Le lendemain, de grand matin, on se met en route. Les ravins succèdent aux ravins ; les séguias en remblai sont pour les animaux de bât, et surtout pour les attelages des batteries de 75, des obstacles presque infranchissables. Tous les autres véhicules sont restés à Fez, et les ambulances, les trains régimentaires et les convois sont portés par des mulets et des chameaux. Les morts de la veille ont été inhumés secrètement pour préserver leurs tombes des outrages. Les blessés, dont plusieurs auraient grand besoin d’un repos immédiat, sont groupés par deux sur les cacolets et compriment avec peine leurs gémissemens douloureux. Par instans, ils tournent leurs regards vers Fez dont on aperçoit au loin les buées bleuâtres, comme vers le port ardemment désiré après une traversée orageuse ; de cahots en cahots, de chutes en chutes, sous le soleil qui darde, harcelés par les mouches qu’attire l’odeur du sang desséché, ils vont, assommés par la souffrance ou soutenus par les piqûres de morphine que les médecins compatissans leur donnent à tous les arrêts. Et la compassion générale qui les accompagne va aussi vers les pauvres bêtes qui les transportent, buttant et chancelant à chaque pas : deux hommes et les cacolets où ils sont couchés représentent un poids minimum de 180 kilogrammes, bien lourd pour des mulets algériens, plus petits que leurs congénères français, et déjà épuisés par les fatigues d’une campagne pénible où les soins leur ont fait défaut.

Pendant la marche, des Béni Mtirs dissidens ont observé les troupes, sans tenter une attaque dont ils semblaient comprendre l’inutilité.

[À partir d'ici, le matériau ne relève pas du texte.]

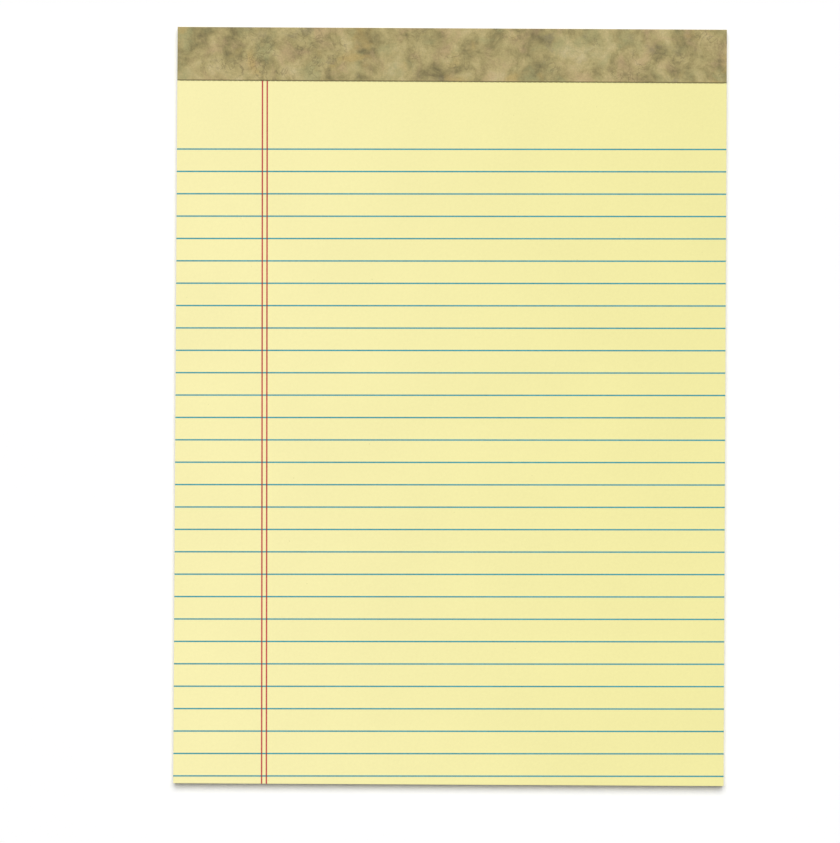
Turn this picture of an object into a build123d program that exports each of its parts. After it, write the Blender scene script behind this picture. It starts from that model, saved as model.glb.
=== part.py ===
"""A writing pad: ruled leaves on a stiff backing board, stitched with wire and bound along the top
edge with a folded paper tape. It lies on its back, with the ruled face up.

Millimetres. +X runs across the page, +Y towards the bound edge, +Z up out of the page. The origin is
the middle of the underside of the whole pad.
"""
import os

from build123d import *

# ---- the trimmed block: leaves on a board ----
pad_width = 215.9               # 8 1/2 in
pad_length = 296.9              # 11 11/16 in
leaf_count = 50
leaf_thickness = 0.09
board_thickness = 0.76          # 30-point chipboard

# ---- the binding tape, folded over the bound edge ----
tape_thickness = 0.15
tape_down_front = 20.9
tape_down_back = 23.0

# ---- the row of slits that a leaf tears off along ----
tear_line_below_tape = 0.15
slit_length = 1.6
slit_width = 0.1
tie_length = 0.5                # the paper left between two slits

# ---- the wire stitches under the tape ----
stitch_count = 3
stitch_spacing = 72.0
stitch_below_top = 9.5
wire_width = 0.6
wire_thickness = 0.45
crown_length = 12.7
clinch_length = 4.6
wire_bend_radius = 0.35         # on the inside of each bend

# ---- heights and places worked out from the sizes above ----
stack_thickness = leaf_count * leaf_thickness
block_thickness = board_thickness + stack_thickness
overall_thickness = block_thickness + 2 * tape_thickness
overall_length = pad_length + tape_thickness
board_underside = tape_thickness
board_top = board_underside + board_thickness
block_middle_height = overall_thickness / 2
bound_edge = overall_length / 2 - tape_thickness
block_centre = bound_edge - pad_length / 2
tear_line = bound_edge - tape_down_front - tear_line_below_tape
stitch_line = bound_edge - stitch_below_top
slit_pitch = slit_length + tie_length
slit_count = int(pad_width / slit_pitch)


def evenly_spaced(count, pitch):
    """Places along X, centred on the pad."""
    return [(n - (count - 1) / 2) * pitch for n in range(count)]


def block_outline():
    """The trimmed edge that the board and every leaf share, seen from above."""
    return Pos(0, block_centre) * Rectangle(pad_width, pad_length)


def stitch_loop(outer_corner):
    """Wire round the block, seen from the free end, open on the back between its two clinched ends."""
    inner = RectangleRounded(
        crown_length - 2 * wire_thickness, block_thickness - 2 * wire_thickness, wire_bend_radius
    )
    open_length = crown_length - 2 * clinch_length
    opening = Pos(0, -block_thickness / 2) * Rectangle(open_length, 2 * wire_thickness)
    return outer_corner - inner - opening


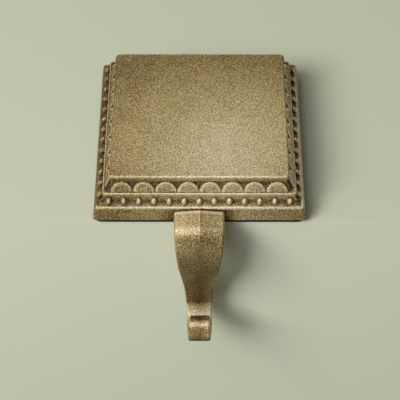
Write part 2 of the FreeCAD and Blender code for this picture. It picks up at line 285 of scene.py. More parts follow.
def finish_mesh(bm, name, material, sharp_degrees=40.0, creases=()):
    """Turns the bmesh into a finished piece of the object. Its faces shade smoothly into each
    other except over sharp angles and creases."""
    bmesh.ops.remove_doubles(bm, verts=bm.verts, dist=0.002 * MM)
    bmesh.ops.recalc_face_normals(bm, faces=bm.faces)
    for face in bm.faces:
        face.smooth = True
    sharp = math.radians(sharp_degrees)
    for edge in bm.edges:
        edge.smooth = edge.calc_face_angle(0.0) < sharp
    for edge in creases:
        edge.smooth = False
    mesh = bpy.data.meshes.new(name)
    bm.to_mesh(mesh)
    bm.free()
    mesh.materials.append(material)
    piece = bpy.data.objects.new(name, mesh)
    bpy.context.scene.collection.objects.link(piece)
    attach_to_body(piece, "root")
    return piece


def cut_away(piece, bm_cutter):
    """Cuts a closed shape out of a piece for good."""
    mesh = bpy.data.meshes.new("cutter")
    bm_cutter.to_mesh(mesh)
    bm_cutter.free()
    cutter = bpy.data.objects.new("cutter", mesh)
    bpy.context.scene.collection.objects.link(cutter)
    cut = piece.modifiers.new("cut", "BOOLEAN")
    cut.operation = "DIFFERENCE"
    cut.solver = "EXACT"
    cut.object = cutter
    bpy.context.view_layer.update()
    evaluated = piece.evaluated_get(bpy.context.evaluated_depsgraph_get())
    result = bpy.data.meshes.new_from_object(evaluated)
    old = piece.data
    piece.modifiers.clear()
    piece.data = result
    bpy.data.meshes.remove(old)
    result.name = piece.name
    bpy.data.objects.remove(cutter)
    bpy.data.meshes.remove(mesh)


def on_all_sides(bm, tone_layer, left_painted_light, right_painted_light, contrast):
    """Copies what stands on the front of the base to the other three sides. The tone of the
    left and right is a share of the front's, with more contrast, as painted light and shade for
    how the light falls on each side."""
    geometry = whole(bm)
    painted_light_at_turn = {1: right_painted_light, 3: left_painted_light}
    for turn in range(1, 4):
        verts = points_in(bmesh.ops.duplicate(bm, geom=geometry)["geom"])
        if turn in painted_light_at_turn:
            for vert in verts:
                vert[tone_layer] = painted_light_at_turn[turn] * vert[tone_layer] ** contrast
        bmesh.ops.rotate(bm, verts=verts, cent=(0, 0, 0),
                         matrix=Matrix.Rotation(math.radians(90 * turn), 3, "Z"))


def along_side(bm, count, pitch):
    """Spreads copies of one ornament along X, centred."""
    geometry = whole(bm)
    first = -(count - 1) / 2 * pitch
    for n in range(1, count):
        verts = points_in(bmesh.ops.duplicate(bm, geom=geometry)["geom"])
        bmesh.ops.translate(bm, verts=verts, vec=(first + n * pitch, 0, 0))
    bmesh.ops.translate(bm, verts=points_in(geometry), vec=(first, 0, 0))


def add_cone(bm, y, low, high, low_radius, high_radius, segments):
    """An upright cone or cylinder on the centre line of the base."""
    made = bmesh.ops.create_cone(bm, cap_ends=True, segments=segments, radius1=low_radius,
                                 radius2=high_radius, depth=high - low)
    bmesh.ops.translate(bm, vec=(0, y, (low + high) / 2), verts=made["verts"])


# Base moulding

class Levels:
    """Heights and half widths of the base that follow from its sizes."""

    def __init__(self, sizes):
        self.band_top = sizes.bottom + sizes.band_height
        self.ledge_bottom = self.band_top + sizes.channel_height
        self.ledge_top = self.ledge_bottom + sizes.ledge_height
        self.plate_bottom = self.ledge_top + sizes.ground_height
        self.plate_top = self.plate_bottom + sizes.plate_height
        self.band_half = sizes.half_width - sizes.band_flare
        self.channel_bottom = self.band_half - sizes.rim_width
        self.channel_top = self.channel_bottom - sizes.channel_run_in
        self.ledge_half = self.channel_top + sizes.ledge_overhang
        self.ground_bottom = self.ledge_half - sizes.ground_foot
        self.ground_top = self.ground_bottom - sizes.ground_height * math.tan(sizes.lean)
        self.plate_half = self.ground_top + sizes.plate_overhang
        self.channel_slope = math.atan2(sizes.channel_height, sizes.channel_run_in)


def rounded_corner(before, corner, after, radius, steps=5):
    """Points on a round corner of a profile, from its start to its end."""
    before, corner, after = Vector(before), Vector(corner), Vector(after)
    one, two = (before - corner).normalized(), (after - corner).normalized()
    half_angle = one.angle(two) / 2
    reach = radius / math.tan(half_angle)
    centre = corner + (one + two).normalized() * (radius / math.sin(half_angle))
    start, end = corner + one * reach - centre, corner + two * reach - centre
    swing = start.angle_signed(end)
    points = []
    for step in range(steps + 1):
        turned = start.copy()
        turned.rotate(Matrix.Rotation(-swing * step / steps, 2))
        points.append(centre + turned)
    return points


def moulding_profile(sizes):
    """(half width, height, upright corner radius, tone) up the base. The tone says how far the
    lacquer is rubbed off, with painted light and shade in it as well: 0 in a recess, where dark
    lacquer and painted shade meet, about 0.55 on an open face, 1 on an arris."""
    at = Levels(sizes)
    fine = sizes.arris_round
    band, inner, ledge, plate = (sizes.band_corner, sizes.inner_corner, sizes.ledge_corner,
                                 sizes.plate_corner)
    # half width, height, rounding, upright corner, tone of the corner, tone of the face above it
    corners = [
        (sizes.half_width, sizes.bottom, fine * 0.6, band, 0.64, 0.52),
        (at.band_half, at.band_top, fine * 1.3, band, 0.78, 0.66),
        (at.channel_bottom, at.band_top, 0.0, inner, 0.36, 0.30),
        # the channel's top under the ledge is painted lighter: painted light where the ledge's
        # overhang shades it
        (at.channel_top, at.ledge_bottom, 0.0, inner, 0.60, 0.55),
        (at.ledge_half, at.ledge_bottom, fine * 0.5, ledge, 0.60, 0.66),
        (at.ledge_half, at.ledge_top, fine, ledge, 0.74, 0.34),
        # the ground behind the scallops is dark lacquer and painted shade of the recess
        (at.ground_bottom, at.ledge_top, 0.0, inner, 0.16, 0.10),
        (at.ground_top, at.plate_bottom, 0.0, inner, 0.24, 0.10),
        (at.plate_half, at.plate_bottom, fine * 0.6, plate, 0.22, 0.44),
        (at.plate_half, at.plate_top, fine * 1.2, plate, 0.70, 0.57),
    ]
    support = 0.25 * MM
    channel_start = 2
    points = []
    for n, (half, height, radius, upright, tone, next_tone) in enumerate(corners):
        here = Vector((half, height))
        before = Vector(corners[n - 1][:2]) if n else Vector((0, height))
        after = Vector(corners[n + 1][:2]) if n + 1 < len(corners) else Vector((0, height))
        if radius:
            arc = rounded_corner(before, here, after, radius)
            start = arc[0] + (before - here).normalized() * support
            end = arc[-1] + (after - here).normalized() * support
            points.append((*start, upright, corners[n - 1][5] if n else tone))
            points += [(*point, upright, tone) for point in arc]
            points.append((*end, upright, next_tone))
        else:
            points.append((*here, upright, tone))
        if n == channel_start:
            points += channel_points(sizes, at)
    return points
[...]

D’ailleurs, quelques coups de canon dirigés sur des groupes lointains ont empêché la formation de rassemblemens hostiles, et, vers midi, les colonnes font halte auprès de Rab-el-Ma qui, par ses jardins ombragés d’énormes figuiers, ses sources d’eau limpide, sa kasbah et les petits villages qu’elle semble protéger, paraît une oasis dans le désert rocailleux parsemé de champs maigres qu’on vient de traverser.